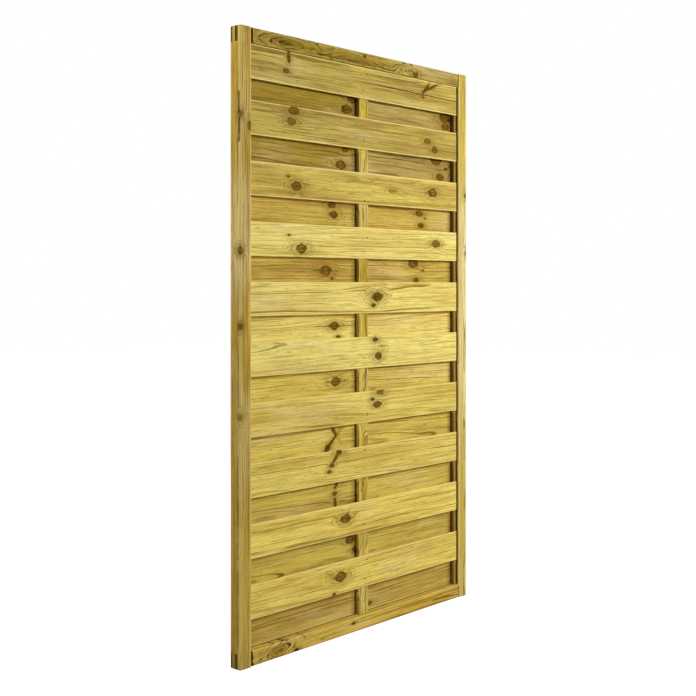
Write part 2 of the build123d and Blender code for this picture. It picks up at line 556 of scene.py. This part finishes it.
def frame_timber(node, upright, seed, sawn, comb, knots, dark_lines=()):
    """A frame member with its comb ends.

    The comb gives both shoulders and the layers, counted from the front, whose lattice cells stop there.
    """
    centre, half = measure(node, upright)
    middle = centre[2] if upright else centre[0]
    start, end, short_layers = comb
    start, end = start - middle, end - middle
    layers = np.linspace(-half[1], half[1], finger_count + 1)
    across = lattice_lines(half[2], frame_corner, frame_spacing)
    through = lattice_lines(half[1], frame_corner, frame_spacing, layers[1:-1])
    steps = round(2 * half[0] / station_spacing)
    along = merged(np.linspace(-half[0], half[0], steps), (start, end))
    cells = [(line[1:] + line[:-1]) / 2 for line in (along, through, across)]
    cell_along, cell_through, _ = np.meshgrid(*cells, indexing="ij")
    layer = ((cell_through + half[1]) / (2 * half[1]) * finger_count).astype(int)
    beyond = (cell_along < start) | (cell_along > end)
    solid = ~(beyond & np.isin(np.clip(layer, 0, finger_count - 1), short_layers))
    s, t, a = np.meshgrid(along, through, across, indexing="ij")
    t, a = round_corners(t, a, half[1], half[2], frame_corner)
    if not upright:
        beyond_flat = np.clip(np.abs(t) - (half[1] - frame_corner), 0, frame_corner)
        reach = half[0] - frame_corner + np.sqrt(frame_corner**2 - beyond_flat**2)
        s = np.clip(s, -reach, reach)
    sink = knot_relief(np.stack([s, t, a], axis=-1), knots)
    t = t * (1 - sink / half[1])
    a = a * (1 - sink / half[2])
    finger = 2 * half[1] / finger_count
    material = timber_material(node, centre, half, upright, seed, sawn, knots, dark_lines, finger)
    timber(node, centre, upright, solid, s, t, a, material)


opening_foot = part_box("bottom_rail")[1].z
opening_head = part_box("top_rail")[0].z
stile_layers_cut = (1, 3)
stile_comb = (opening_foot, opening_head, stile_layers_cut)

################

» **Objective**: Return exactly the lines from the beginning of the data above through the one containing "its comb ends.", please. Include both end lines and add nothing else.

» **The reply**:
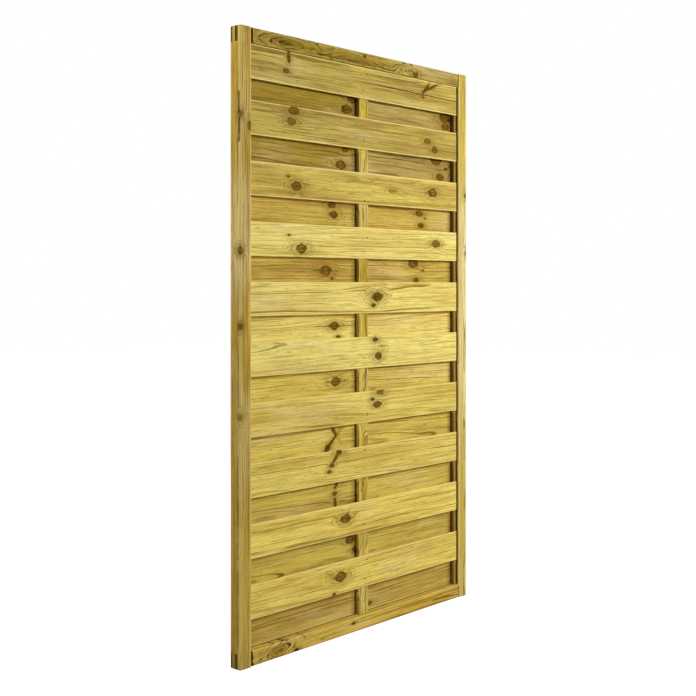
Write part 2 of the build123d and Blender code for this picture. It picks up at line 556 of scene.py. This part finishes it.
def frame_timber(node, upright, seed, sawn, comb, knots, dark_lines=()):
    """A frame member with its comb ends.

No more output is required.